> _Supplied information_

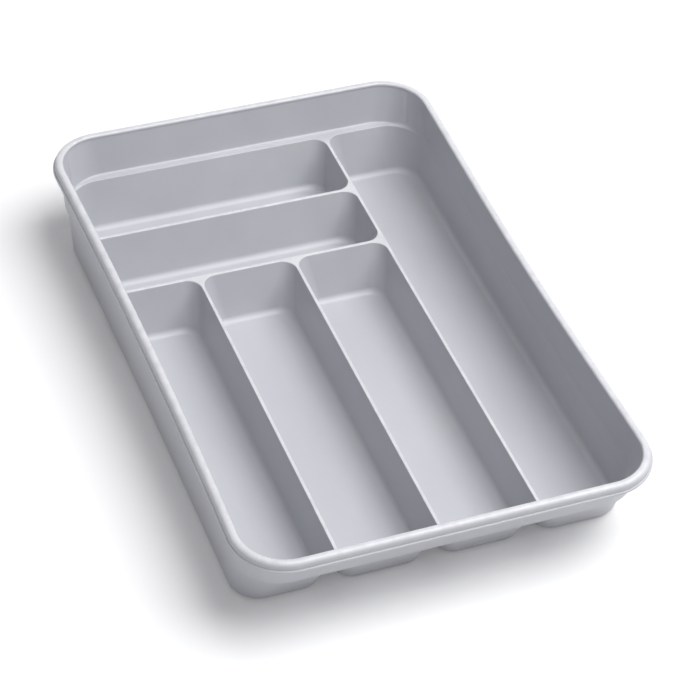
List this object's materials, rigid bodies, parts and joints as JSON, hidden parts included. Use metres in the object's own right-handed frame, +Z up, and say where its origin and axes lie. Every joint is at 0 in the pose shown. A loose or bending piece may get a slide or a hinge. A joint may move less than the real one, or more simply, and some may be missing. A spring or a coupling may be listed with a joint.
{
  "type": "cutlery tray",
  "caption": "Shallow rectangular drawer tray with a turned-down rim, rounded drafted cups hung from a level land, dividers hollow from below, and small soft feet.",
  "frame": {"origin": "middle of the rectangle that the tray covers, on the surface that it stands on", "axes": "+X to the right across the tray, towards the long cup; +Y along the tray to the back, towards the two crosswise cups; +Z up"},
  "size_m": [0.2558, 0.3928, 0.0577],
  "materials": {
    "tray_plastic": "light silver-grey injection-moulded plastic, satin to semi-gloss, with a faint cool tint",
    "foot_rubber": "matt dark grey soft rubber"
  },
  "bodies": {
    "root": {"tray_moulding": "tray_plastic", "foot_front_left": "foot_rubber", "foot_front_right": "foot_rubber", "foot_back_left": "foot_rubber", "foot_back_right": "foot_rubber"}
  },
  "joints": []
}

> _What you should do_
Please output the entire listing exactly as it stands.

> _Correct answer_
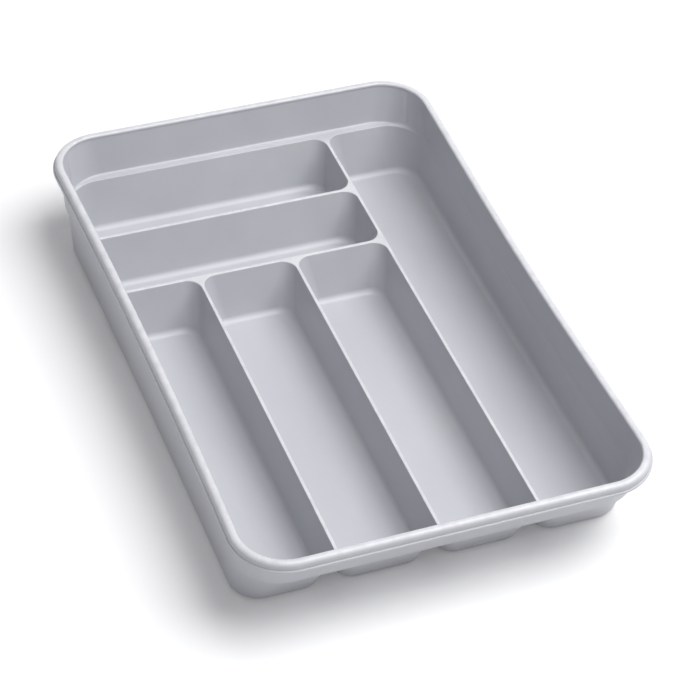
List this object's materials, rigid bodies, parts and joints as JSON, hidden parts included. Use metres in the object's own right-handed frame, +Z up, and say where its origin and axes lie. Every joint is at 0 in the pose shown. A loose or bending piece may get a slide or a hinge. A joint may move less than the real one, or more simply, and some may be missing. A spring or a coupling may be listed with a joint.
{
  "type": "cutlery tray",
  "caption": "Shallow rectangular drawer tray with a turned-down rim, rounded drafted cups hung from a level land, dividers hollow from below, and small soft feet.",
  "frame": {"origin": "middle of the rectangle that the tray covers, on the surface that it stands on", "axes": "+X to the right across the tray, towards the long cup; +Y along the tray to the back, towards the two crosswise cups; +Z up"},
  "size_m": [0.2558, 0.3928, 0.0577],
  "materials": {
    "tray_plastic": "light silver-grey injection-moulded plastic, satin to semi-gloss, with a faint cool tint",
    "foot_rubber": "matt dark grey soft rubber"
  },
  "bodies": {
    "root": {"tray_moulding": "tray_plastic", "foot_front_left": "foot_rubber", "foot_front_right": "foot_rubber", "foot_back_left": "foot_rubber", "foot_back_right": "foot_rubber"}
  },
  "joints": []
}